▶ Source material
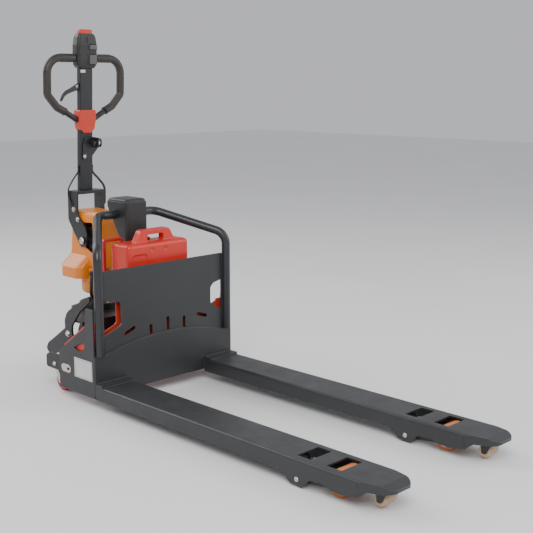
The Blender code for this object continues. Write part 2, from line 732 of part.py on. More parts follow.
# ---- steered drive unit ----
def build_drive_unit(finish, steer, wheel):
    y = STEER_Y
    crown = box((-0.058, y - 0.055, 0.2150), (0.058, y + 0.055, 0.2317))
    neck = rod("Z", (0, y, 0), 0.0450, 0.225, 0.245, 32)
    table = rod("Z", (0, y, 0), 0.072, 0.2403, 0.262, 32)
    cheek = fillet(
        [(y - 0.055, 0.225, 0), (y - 0.030, 0.085, 0.02), (y + 0.030, 0.085, 0.02), (y + 0.055, 0.225, 0)]
    )
    cheeks = [prism(cheek, "X", s * 0.052 - 0.004, s * 0.052 + 0.004) for s in (-1, 1)]
    axle = rod("X", (0, y, WHEEL_R), 0.010, -0.053, 0.053)
    piece("drive_fork", crown, finish["black_steel"], steer, add=[neck, table, *cheeks, axle])

    half = WHEEL_WIDTH / 2
    tyre = [(0.0783, -half), (WHEEL_R - 0.006, -half), (WHEEL_R, -half + 0.008)]
    tyre += [(WHEEL_R, half - 0.008), (WHEEL_R - 0.006, half), (0.0783, half)]
    piece("drive_tyre", lathe(tyre, "X", (0, y, WHEEL_R), 28), finish["rubber"], wheel)
    hub = [(0.0103, -half), (0.030, -half), (0.034, -half + 0.014), (0.064, -half + 0.014), (0.068, -half)]
    hub += [(0.0780, -half), (0.0780, half), (0.068, half), (0.064, half - 0.014), (0.034, half - 0.014)]
    hub += [(0.030, half), (0.0103, half)]
    piece("drive_hub", lathe(hub, "X", (0, y, WHEEL_R), 28), finish["cast"], wheel)

    can = [(0, 0.2623), (0.034, 0.2623), (0.034, 0.298), (0.050, 0.298), (0.058, 0.303), (0.062, 0.313)]
    can += [(0.062, 0.398), (0, 0.398)]
    piece("motor_can", lathe(can, "Z", (0, y, 0), 32), finish["amber"], steer)

    hood = [
        (0.0535, 0.304, 0.512, 0.022, 0.401),
        (0.0535, 0.305, 0.509, 0.022, 0.425),
        (0.0535, 0.307, 0.497, 0.022, 0.515),
        (0.0535, 0.309, 0.492, 0.022, 0.562),
        (0.0490, 0.316, 0.484, 0.024, 0.586),
        (0.0360, 0.338, 0.462, 0.024, 0.606),
    ]
    skirt = [
        (0.100, 0.376, 0.512, 0.034, 0.358),
        (0.100, 0.376, 0.512, 0.034, 0.397),
        (0.050, 0.382, 0.508, 0.020, 0.442),
    ]

    def skin(sections, wall):
        made = []
        for half_x, front, back, radius, z in sections:
            outline = rectangle(
                (wall - half_x, front + wall), (half_x - wall, back - wall), radius - wall / 2, 4
            )
            drop = 0.02 if z == sections[0][4] else wall
            made.append([(x, v, z - (drop if wall else 0)) for x, v in outline])
        return loft(made)

    sight = [(0.350, 0.449, 0.01), (0.350, 0.567, 0.008), (0.402, 0.563, 0.01), (0.443, 0.584, 0.004)]
    sight += [(0.425, 0.505, 0.02), (0.402, 0.471, 0.006)]
    wall = 0.004
    cuts = [skin(hood, wall), skin(skirt, wall), prism(fillet(sight), "X", -1, 1)]
    cuts.append(rod("X", (0, TILT.y, TILT.z), 0.0165, -0.2, 0.2, 24))
    cuts.append(rod("Z", (0, y, 0), 0.0635, 0.3, 0.3995, 32))
    piece("unit_cover", skin(hood, 0.0), finish["amber"], steer, add=[skin(skirt, 0.0)], cut=cuts)

    block = prism(rectangle((-0.042, 0.345), (0.042, 0.445), 0.006), "Z", 0.3983, 0.545)
    bar = rod("X", (0, TILT.y, TILT.z), 0.016, -0.0550, 0.0550, 24)
    bores = []
    for side in (-1, 1):
        depth = sorted((-side * 0.0064, side * 0.02))
        bores.append(rod("X", (side * EAR_X[0], TILT.y, TILT.z), 0.0083, *depth, 16))
    piece("pump_block", block, finish["black_steel"], steer, add=[bar], cut=bores)

    route = [
        (-0.072, 0.338, 0.385), (-0.080, 0.330, 0.350), (-0.078, 0.336, 0.310), (-0.058, 0.358, 0.290),
        (-0.054, 0.362, 0.2640),
    ]
    piece("motor_cable", pipe(curve_through(route, 12), 0.006, sides=8), finish["rubber"], steer)


# ---- tiller ----
def build_clevis(finish, tiller):
    low, high = BRIDGE_Z
    ear = fillet(
        [
            (0.430, high, 0.003),
            (0.432, 0.588, 0.02),
            (0.384, 0.545, 0.010),
            (0.375, 0.520, 0.010),
            (0.382, 0.476, 0.010),
            (0.412, 0.470, 0.008),
            (0.456, 0.523, 0.02),
            (0.490, 0.567, 0.02),
            (0.4875, high, 0.003),
        ]
    )
    joined = []
    for side in (-1, 1):
        low_x, high_x = sorted((side * EAR_X[0], side * EAR_X[1]))
        joined.append(prism(ear, "X", low_x, high_x))
        joined.append(
            rod("X", (side * EAR_X[0], TILT.y, TILT.z), 0.008, *sorted((-side * 0.006, side * 0.006)), 16)
        )
        joined.append(
            rod("X", (side * EAR_X[1], TILT.y, TILT.z), 0.013, *sorted((-side * 0.001, side * 0.006)), 12)
        )
        for y, z in ((0.452, 0.607), (0.428, 0.572)):
            joined.append(
                rod("X", (side * EAR_X[1], y, z), 0.007, *sorted((-side * 0.001, side * 0.004)), 8)
            )
    bridge = box((-EAR_X[1] + GAP, 0.4304, low), (EAR_X[1] - GAP, 0.4871, high))
    piece("tiller_clevis", bridge, finish["black_steel"], tiller, add=joined)


def loop_path():
    """(x, y, z) centre line of the handle's tube, from the right hub socket over the top to the left one."""
    x0, z0 = LOOP_HUB
    half = [(x0, z0), (0.088, 0.284), (0.120, 0.300), (LOOP_X, 0.345), (LOOP_X, LOOP_TOP), (0.0, LOOP_TOP)]
    right = [Vector((-x, 0, z)) for x, z in half]
    left = [Vector((x, 0, z)) for x, z in reversed(half[:-1])]
    corners = right + left
    path = [corners[0]]
    for before, here, after in zip(corners, corners[1:], corners[2:]):
        straight = (before - here).angle(after - here) > math.radians(179)
        if straight:
            path.append(here)
            continue
        radius = 0.055 if here.z > 0.46 else 0.024
        path += round_path([before, here, after], radius, 5 if here.z > 0.46 else 3)[1:-1]
    path.append(corners[-1])
    return path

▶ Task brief
Produce an exact copy of the whole listing.

▶ Exercise answer
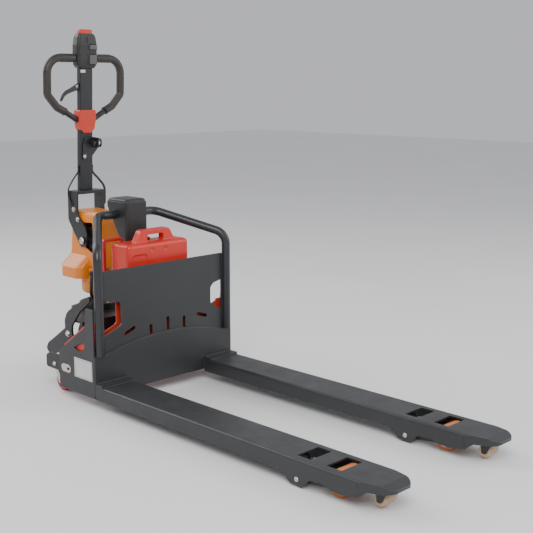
The Blender code for this object continues. Write part 2, from line 732 of part.py on. More parts follow.
# ---- steered drive unit ----
def build_drive_unit(finish, steer, wheel):
    y = STEER_Y
    crown = box((-0.058, y - 0.055, 0.2150), (0.058, y + 0.055, 0.2317))
    neck = rod("Z", (0, y, 0), 0.0450, 0.225, 0.245, 32)
    table = rod("Z", (0, y, 0), 0.072, 0.2403, 0.262, 32)
    cheek = fillet(
        [(y - 0.055, 0.225, 0), (y - 0.030, 0.085, 0.02), (y + 0.030, 0.085, 0.02), (y + 0.055, 0.225, 0)]
    )
    cheeks = [prism(cheek, "X", s * 0.052 - 0.004, s * 0.052 + 0.004) for s in (-1, 1)]
    axle = rod("X", (0, y, WHEEL_R), 0.010, -0.053, 0.053)
    piece("drive_fork", crown, finish["black_steel"], steer, add=[neck, table, *cheeks, axle])

    half = WHEEL_WIDTH / 2
    tyre = [(0.0783, -half), (WHEEL_R - 0.006, -half), (WHEEL_R, -half + 0.008)]
    tyre += [(WHEEL_R, half - 0.008), (WHEEL_R - 0.006, half), (0.0783, half)]
    piece("drive_tyre", lathe(tyre, "X", (0, y, WHEEL_R), 28), finish["rubber"], wheel)
    hub = [(0.0103, -half), (0.030, -half), (0.034, -half + 0.014), (0.064, -half + 0.014), (0.068, -half)]
    hub += [(0.0780, -half), (0.0780, half), (0.068, half), (0.064, half - 0.014), (0.034, half - 0.014)]
    hub += [(0.030, half), (0.0103, half)]
    piece("drive_hub", lathe(hub, "X", (0, y, WHEEL_R), 28), finish["cast"], wheel)

    can = [(0, 0.2623), (0.034, 0.2623), (0.034, 0.298), (0.050, 0.298), (0.058, 0.303), (0.062, 0.313)]
    can += [(0.062, 0.398), (0, 0.398)]
    piece("motor_can", lathe(can, "Z", (0, y, 0), 32), finish["amber"], steer)

    hood = [
        (0.0535, 0.304, 0.512, 0.022, 0.401),
        (0.0535, 0.305, 0.509, 0.022, 0.425),
        (0.0535, 0.307, 0.497, 0.022, 0.515),
        (0.0535, 0.309, 0.492, 0.022, 0.562),
        (0.0490, 0.316, 0.484, 0.024, 0.586),
        (0.0360, 0.338, 0.462, 0.024, 0.606),
    ]
    skirt = [
        (0.100, 0.376, 0.512, 0.034, 0.358),
        (0.100, 0.376, 0.512, 0.034, 0.397),
        (0.050, 0.382, 0.508, 0.020, 0.442),
    ]

    def skin(sections, wall):
        made = []
        for half_x, front, back, radius, z in sections:
            outline = rectangle(
                (wall - half_x, front + wall), (half_x - wall, back - wall), radius - wall / 2, 4
            )
            drop = 0.02 if z == sections[0][4] else wall
            made.append([(x, v, z - (drop if wall else 0)) for x, v in outline])
        return loft(made)

    sight = [(0.350, 0.449, 0.01), (0.350, 0.567, 0.008), (0.402, 0.563, 0.01), (0.443, 0.584, 0.004)]
    sight += [(0.425, 0.505, 0.02), (0.402, 0.471, 0.006)]
    wall = 0.004
    cuts = [skin(hood, wall), skin(skirt, wall), prism(fillet(sight), "X", -1, 1)]
    cuts.append(rod("X", (0, TILT.y, TILT.z), 0.0165, -0.2, 0.2, 24))
    cuts.append(rod("Z", (0, y, 0), 0.0635, 0.3, 0.3995, 32))
    piece("unit_cover", skin(hood, 0.0), finish["amber"], steer, add=[skin(skirt, 0.0)], cut=cuts)

    block = prism(rectangle((-0.042, 0.345), (0.042, 0.445), 0.006), "Z", 0.3983, 0.545)
    bar = rod("X", (0, TILT.y, TILT.z), 0.016, -0.0550, 0.0550, 24)
    bores = []
    for side in (-1, 1):
        depth = sorted((-side * 0.0064, side * 0.02))
        bores.append(rod("X", (side * EAR_X[0], TILT.y, TILT.z), 0.0083, *depth, 16))
    piece("pump_block", block, finish["black_steel"], steer, add=[bar], cut=bores)

    route = [
        (-0.072, 0.338, 0.385), (-0.080, 0.330, 0.350), (-0.078, 0.336, 0.310), (-0.058, 0.358, 0.290),
        (-0.054, 0.362, 0.2640),
    ]
    piece("motor_cable", pipe(curve_through(route, 12), 0.006, sides=8), finish["rubber"], steer)


# ---- tiller ----
def build_clevis(finish, tiller):
    low, high = BRIDGE_Z
    ear = fillet(
        [
            (0.430, high, 0.003),
            (0.432, 0.588, 0.02),
            (0.384, 0.545, 0.010),
            (0.375, 0.520, 0.010),
            (0.382, 0.476, 0.010),
            (0.412, 0.470, 0.008),
            (0.456, 0.523, 0.02),
            (0.490, 0.567, 0.02),
            (0.4875, high, 0.003),
        ]
    )
    joined = []
    for side in (-1, 1):
        low_x, high_x = sorted((side * EAR_X[0], side * EAR_X[1]))
        joined.append(prism(ear, "X", low_x, high_x))
        joined.append(
            rod("X", (side * EAR_X[0], TILT.y, TILT.z), 0.008, *sorted((-side * 0.006, side * 0.006)), 16)
        )
        joined.append(
            rod("X", (side * EAR_X[1], TILT.y, TILT.z), 0.013, *sorted((-side * 0.001, side * 0.006)), 12)
        )
        for y, z in ((0.452, 0.607), (0.428, 0.572)):
            joined.append(
                rod("X", (side * EAR_X[1], y, z), 0.007, *sorted((-side * 0.001, side * 0.004)), 8)
            )
    bridge = box((-EAR_X[1] + GAP, 0.4304, low), (EAR_X[1] - GAP, 0.4871, high))
    piece("tiller_clevis", bridge, finish["black_steel"], tiller, add=joined)


def loop_path():
    """(x, y, z) centre line of the handle's tube, from the right hub socket over the top to the left one."""
    x0, z0 = LOOP_HUB
    half = [(x0, z0), (0.088, 0.284), (0.120, 0.300), (LOOP_X, 0.345), (LOOP_X, LOOP_TOP), (0.0, LOOP_TOP)]
    right = [Vector((-x, 0, z)) for x, z in half]
    left = [Vector((x, 0, z)) for x, z in reversed(half[:-1])]
    corners = right + left
    path = [corners[0]]
    for before, here, after in zip(corners, corners[1:], corners[2:]):
        straight = (before - here).angle(after - here) > math.radians(179)
        if straight:
            path.append(here)
            continue
        radius = 0.055 if here.z > 0.46 else 0.024
        path += round_path([before, here, after], radius, 5 if here.z > 0.46 else 3)[1:-1]
    path.append(corners[-1])
    return path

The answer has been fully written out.